How to prune your tree for the best apples

Having apples ready-to-pick in your backyard is wonderful in late spring and early fall, but getting the most from your apple tree means pruning it the right way. Find out how and when to cut to enjoy a delicious apple-bearing tree.

How to prune your tree for the best apples

During the first four years of the life of a fruit tree, you'll want to prune to develop a strong, regular framework of branches.

  • Once you've done that, the next aim is twofold: to keep the tree open to light and air and to maintain the right balance between growth and fruitfulness.
  • Winter pruning (late fall to late winter) promotes growth by directing energy to growth buds at the expense of fruit buds.
  • Summer pruning (from mid to late summer) on the other hand reduces foliage and promotes fruit buds to grow.
  • Depending on your preference, you'll want to prune at the right time.

Fruit buds and growth buds

When pruning a fruit tree, you must be able to distinguish between a fruit bud (which will produce a blossom and then fruit) and a growth bud (which will produce a new shoot). To make matters even more complicated, growth buds may develop into fruit buds, making it important to know the difference.

  • A heavy winter pruning promotes growth buds.
  • A summer pruning (after new growth is made) tends to promote fruit buds.

The difference between spurs and tips

Some apple varieties produce most of their fruit on short growths known as spurs. These varieties include 'Golden Delicious', 'McIntosh', and 'Stayman'.

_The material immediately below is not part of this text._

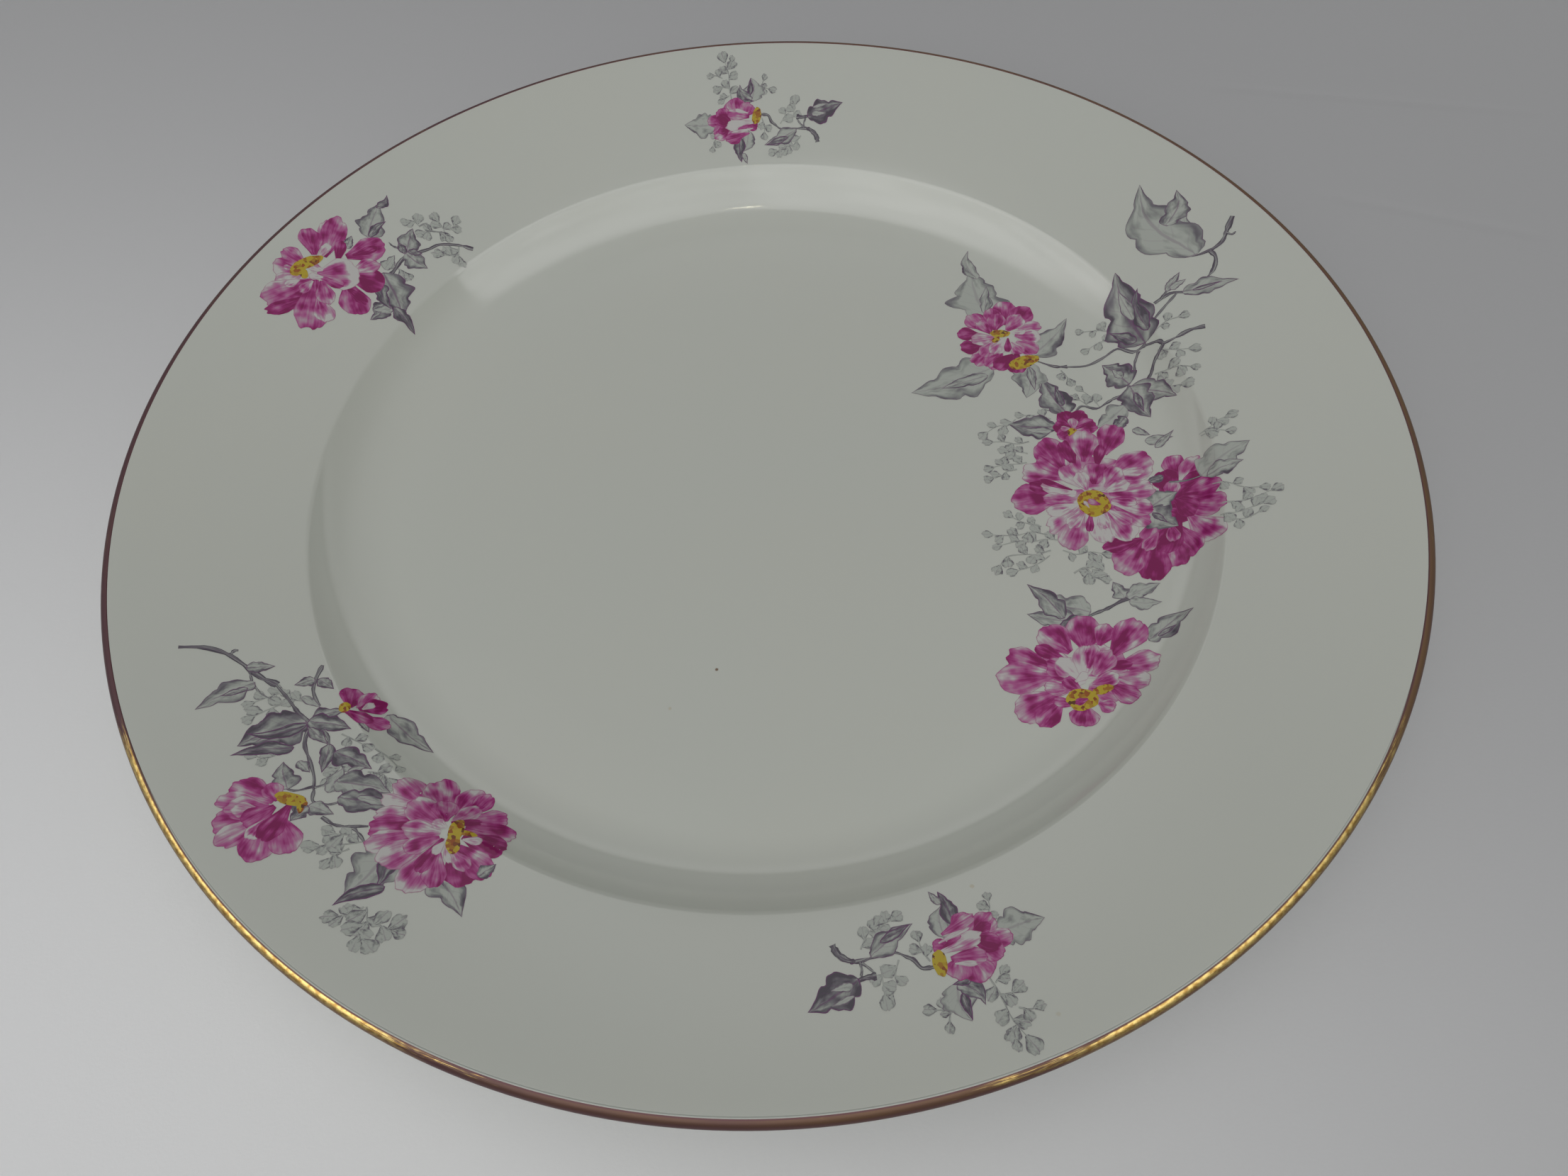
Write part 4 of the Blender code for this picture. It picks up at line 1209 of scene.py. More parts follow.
def draw_right_rim_leaves(spray, piece):
    spray.sprigs(piece, [
        (3, 1.7, 0.30, [(81.0, 34.0), (78.0, 35.6), (74.6, 36.4)]),
        (3, 1.7, 0.22, [(81.5, 31.0), (78.4, 32.4), (75.0, 31.0)]),
        (3, 1.6, 0.34, [(88.6, 29.0), (91.0, 30.4), (94.4, 30.6)]),
        (4, 1.7, 0.20, [(88.4, 24.6), (91.0, 22.8), (94.8, 21.6)]),
        (4, 1.7, 0.28, [(87.2, 19.6), (90.4, 18.8), (94.2, 16.8)]),
        (4, 1.7, 0.20, [(85.8, 16.6), (88.4, 15.4), (91.8, 13.8)]),
    ])
    spray.stems(piece, [
        (1.10, 0.72, [(108.6, 51.8), (106.8, 48.6), (105.4, 46.2), (102.4, 44.6)]),
        (0.55, 0.92, [(103.4, 45.0), (99.8, 44.7), (97.4, 46.0), (95.6, 48.6), (94.6, 51.0), (96.0, 52.8),
            (99.0, 53.8), (99.8, 56.4)]),
        (0.80, 0.72, [(102.6, 44.8), (103.4, 42.8), (102.6, 40.2), (101.0, 38.4), (99.6, 37.2)]),
        (0.50, 0.70, [(106.6, 48.0), (107.6, 47.2), (108.4, 47.6)]),
        (0.70, 0.66, [(89.6, 35.8), (93.0, 37.1), (96.0, 36.3), (98.4, 35.6)]),
        (0.55, 0.66, [(94.4, 36.7), (91.5, 34.3), (89.0, 32.0), (87.0, 29.8), (86.5, 27.2)]),
        (0.50, 0.66, [(91.0, 36.4), (93.0, 38.5), (94.2, 40.3)]),
        (0.80, 0.74, [(98.0, 26.2), (95.0, 26.4), (92.0, 25.6), (89.7, 25.2), (88.8, 26.4), (86.4, 27.2)]),
        (0.70, 0.74, [(86.4, 27.2), (84.2, 27.0), (81.4, 29.3), (78.0, 28.0), (74.0, 26.7), (69.0, 26.9)]),
        (0.70, 0.74, [(89.6, 25.2), (87.6, 22.6), (86.6, 20.2), (85.2, 18.6)]),
        (0.55, 0.70, [(85.2, 26.6), (84.0, 24.0), (83.6, 21.6), (82.4, 20.6)]),
    ])
    spray.leaves(piece, [
        ((99.4, 46.0), (100.4, 57.6), 3.6, 0.10, 0.10), ((99.8, 44.7), (91.8, 67.2), 12.4, 0.26, 0.13),
        ((95.4, 54.4), (99.0, 63.0), 5.6, 0.44, -0.14), ((95.4, 36.4), (106.6, 35.4), 4.4, 0.36, 0.03),
        ((97.4, 36.2), (103.6, 36.2), 1.0, 0.75, 0.0), ((92.4, 37.9), (95.9, 41.8), 2.2, 0.40, 0.0),
        ((93.2, 38.3), (96.8, 39.5), 1.9, 0.30, 0.0), ((86.6, 27.6), (83.2, 46.6), 10.2, 0.66, 0.05),
        ((87.4, 30.0), (87.0, 41.0), 3.2, 0.92, 0.12), ((85.2, 34.0), (83.0, 42.0), 2.2, 0.36, 0.0),
        ((85.2, 29.0), (80.4, 33.8), 2.2, 0.82, 0.0),
    ])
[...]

  • But some varieties also produce fruit on one-year shoots (tips), both terminally and laterally. 'Rome Beauty' and 'Jonathan' fall into this group.
  • We now have so-called spur strains, and these trees make about one-third less growth and are heavily laden with spurs. 'Golden Delicious', 'Red Delicious', 'McIntosh', 'Winesap', and 'Rome Beauty' are available as spur strains.
  • For backyard apple trees on dwarfing stocks, the spur strains are recommended.

How to make a proper pruning cut

Use sharp shears, otherwise damage may result and disease may enter.

  • Cut just above an outward-pointing bud; do not leave a stump above it, because it will die back and can harbour disease.
  • Cut in the same direction as the bud.

When will my tree bear fruit?

A tree should not be allowed to bear more than one or two fruits in the first year after planting. However, a cordon may fruit within a year after planting; while a dwarf tree on a vigorous rootstock may take five years.

  • The time a tree takes to reach full bearing capacity can vary from four to 15 years, depending on the variety of tree, rootstock, and kind of pruning.